# Start of Raw data

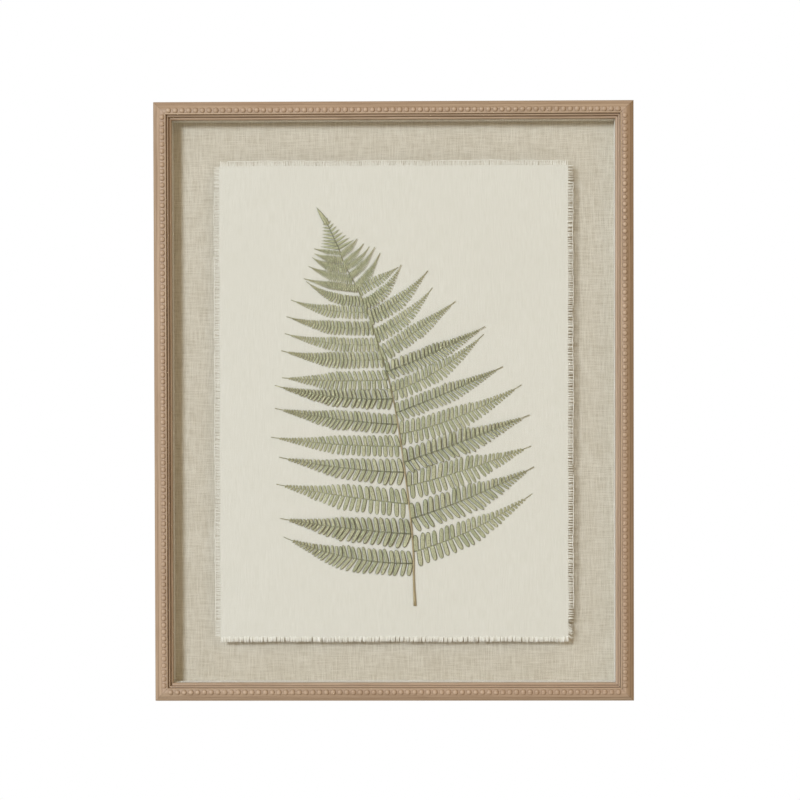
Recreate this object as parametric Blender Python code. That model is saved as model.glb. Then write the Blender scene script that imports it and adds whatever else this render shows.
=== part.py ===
# Pressed fern frame: a dried fern frond on a frayed linen sheet, in a shadow-box frame of beaded wood.
# Metres, +Z up. The front faces -Y, and the origin is the point on the wall that the frame hangs on.
# The pieces are made round the middle of the dust cover's rear face, and hang_up moves them all at the end.
# Depth is counted forwards from that rear face, so until then a point at depth d has y = -d.

import math
from collections import namedtuple

import bmesh
import bpy
from mathutils import Vector

MM = 0.001
GAP = 0.3 * MM  # between pieces that rest on each other

# The frame, a 16 x 20 inch moulding
FRAME_WIDTH = 0.4064
FRAME_HEIGHT = 0.508
RAIL_WALL = 9.5 * MM  # wood beside the rebate
RAIL_FACE = 15.6 * MM  # from the outer edge to the lip
LIP_BACK, LIP_FRONT = 23.2 * MM, 24.6 * MM  # depths of the lip's two faces
SEAT_DEPTH = 33.2 * MM  # depth of the flat that the beads stand on
SEAT_OUTER, SEAT_INNER = 6.5 * MM, 10.9 * MM
BEAD_TOP = 35.0 * MM
BEAD_ACROSS = 2.2 * MM  # flat top of a faceted bead, across the rail
BEAD_ALONG = 2.4 * MM
BEAD_END_ROOM = 5.6 * MM  # from the last bead's middle to the mitre, along the row of beads
BEADS_ACROSS_TOP = 67
BEADS_DOWN_SIDE = 85

# What is stacked in the rebate, from the back
COVER_THICKNESS = 0.4 * MM
BACK_BOARD_THICKNESS = 3.0 * MM
LINEN_BOARD_THICKNESS = 3.0 * MM
RISER_THICKNESS = 9.5 * MM
SHEET_THICKNESS = 0.8 * MM
GLASS_THICKNESS = 2.0 * MM
REBATE_PLAY = 0.5 * MM
COVER_INSET = 1.5 * MM
RISER_WIDTH, RISER_HEIGHT = 0.266, 0.370
RAIL_BACK = COVER_THICKNESS + GAP
SHEET_WIDTH, SHEET_HEIGHT = 0.306, 0.410  # to the tips of the fringe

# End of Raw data

[Requirement]
Set down, exactly as written, each line of the data from its opening line through the one containing "GAP = 0.3 *". Output nothing more.

[Result below]
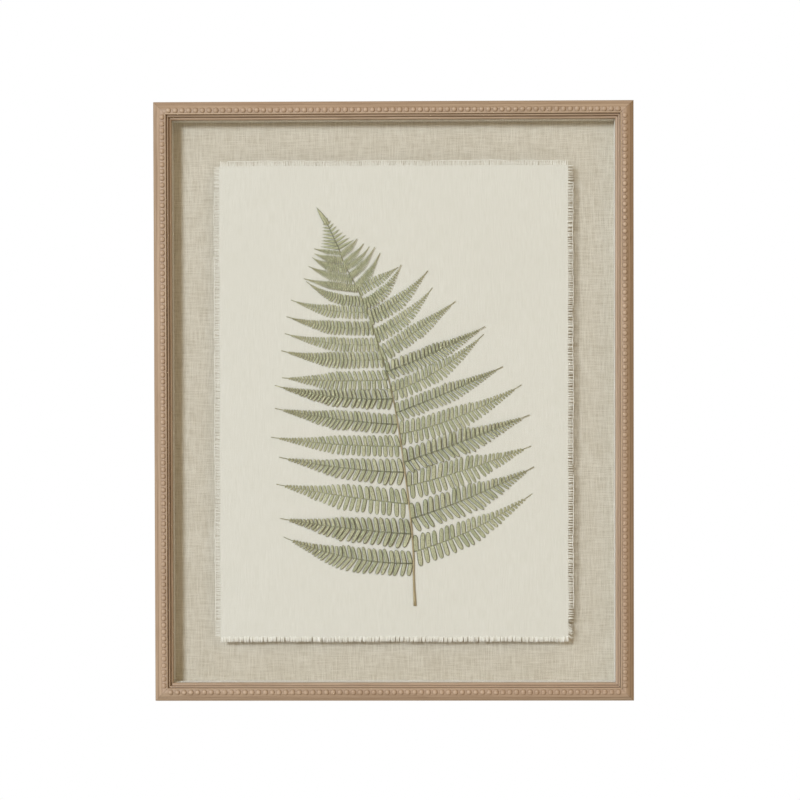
Recreate this object as parametric Blender Python code. That model is saved as model.glb. Then write the Blender scene script that imports it and adds whatever else this render shows.
=== part.py ===
# Pressed fern frame: a dried fern frond on a frayed linen sheet, in a shadow-box frame of beaded wood.
# Metres, +Z up. The front faces -Y, and the origin is the point on the wall that the frame hangs on.
# The pieces are made round the middle of the dust cover's rear face, and hang_up moves them all at the end.
# Depth is counted forwards from that rear face, so until then a point at depth d has y = -d.

import math
from collections import namedtuple

import bmesh
import bpy
from mathutils import Vector

MM = 0.001
GAP = 0.3 * MM  # between pieces that rest on each other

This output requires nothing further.